At a zoo near London during World War II, through her father's friendship with zoo personnel, she was allowed to bottle feed the cub as a child. He wouldn't eat on his own because of the bad tooth.
"That was the start of my love affair with animals," she recalls in her English accents as she sits in the living room of her Port Richey home that is decorated with big-cat themed art and photos.
That love affair would eventually lead to close-up and personal contacts with other large cats, including tigers and snow leopards, at Savage Kingdom in Center Hill in Sumter County.
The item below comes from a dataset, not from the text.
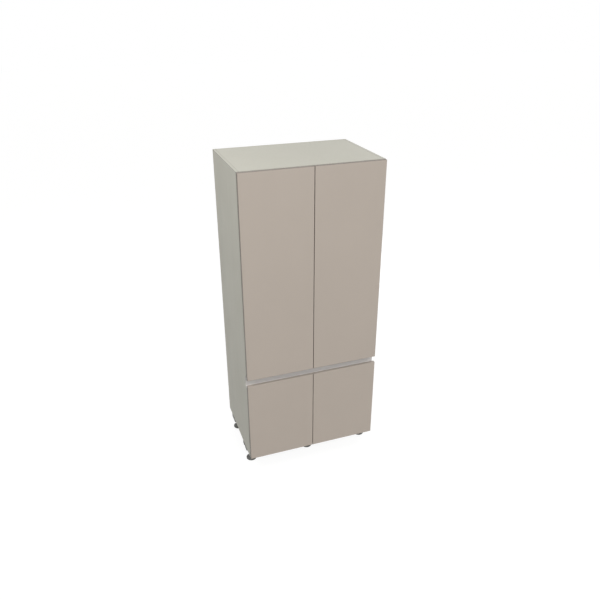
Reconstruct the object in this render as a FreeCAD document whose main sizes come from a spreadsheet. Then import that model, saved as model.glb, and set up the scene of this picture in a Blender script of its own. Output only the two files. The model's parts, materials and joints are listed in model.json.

Smith began visiting it regularly in 1996.
Savage Kingdom, a big cat rescue and breeding facility, was the creation of Robert Baudy, a native of France.
During his 30 years in business, Baudy drew fire from animal lovers for his sale of big cats to both individuals and circuses and other businesses that kept in cramped cages animals who in the wild can roam 100 miles a day.
Baudy's Central Florida facility was shut down in July 2006 by a federal judge acting on a request from the U.S. Department of Agriculture for violation of the Animal Welfare Act.
In a 2001 incident, a volunteer working at Baudy's exotic animal park sustained fatal neck and head injuries when a 500-pound male tiger crashed through a rusted section of fencing and attacked the man. The tiger was shot and killed.
Today, Baudy is in his 80s in frail health, says Smith.
Smith, a retired announcer and script writer for the British Broadcasting Corp., acknowledges Baudy's shortcomings. But, she says, breeding big cats is necessary to continue the species.
She points to statistics such as those from the World Wildlife Fund indicating the number of wild tigers has dwindled to no more than 5,000 worldwide.
That is the same number of tigers estimated to be in private hands, along with up to 10,000 other big cats.
Although they may play a role in preserving their species, these cats often lead miserable lives, according to the Humane Society of the United States.
"Most other captive big cats live in often deplorable circumstances in roadside exhibits, traveling shows, pseudo-sanctuaries, basements, barns and backyards," the society reports.
They can also be dangerous, as Tatiana, the escaped tiger from the San Francisco Zoo who killed one human and mauled two others in December, again illustrated.
She has sympathy for the caged animals, Smith says. As the child feeding the lion cub, she decided her mission was to give the animals kindness in their often difficult lives.
"Touching that lion, something came out in me," she remembers. "I didn't want to see it in captivity. I wanted to see it free."
She met Baudy in 1996 when she filmed a documentary about his facility for The Villages Golfing Retirement Community, where she then lived, in Lady Lake, in Lake County.
During her frequent visits to the facility, she often bottle- fed big cat babies. "I had a wonderful experience of holding and feeding and burping these little precious things," she says. "They'd snuggle up to me and purr."
One of those babies was Nikki, a white tiger now at Lowry Park Zoo in Tampa.
With her grandchildren, Smith visited Nikki in 2007. Because of her prior relationship with the animal, she was allowed to accompany the keeper to see Nikki at closer range than is allowed for the general public.
"She came right up to me and started purring," she remembers and laughs. "She was purring so loud."
Nikki had a good memory. The last time she had seen Smith was in 2003.
She had no fear of the grown cats, Smith reports, but was never without a trainer when with an uncaged animal. "I was careful. But I wasn't afraid."
With the exception of one time, when a tiger swatted her boot-clad leg, she never had dangerous incidents with the animals.
The boot kept Smith from being harmed. In hindsight, she feels the animal was reacting to an open sore under the boot.
In addition to tigers, she interacted with snow leopards, who, she says are the most affectionate of the big cats, and Shawnee, a puma.
"I'd walk out and say, 'Shawnee, good morning,' and he would meow."
What did she learn from the animals? "I think I learned what it must feel like if you're a prisoner behind bars, and you don't have judge and jury. They have no idea why they are there, whereas someone in jail knows why they are there."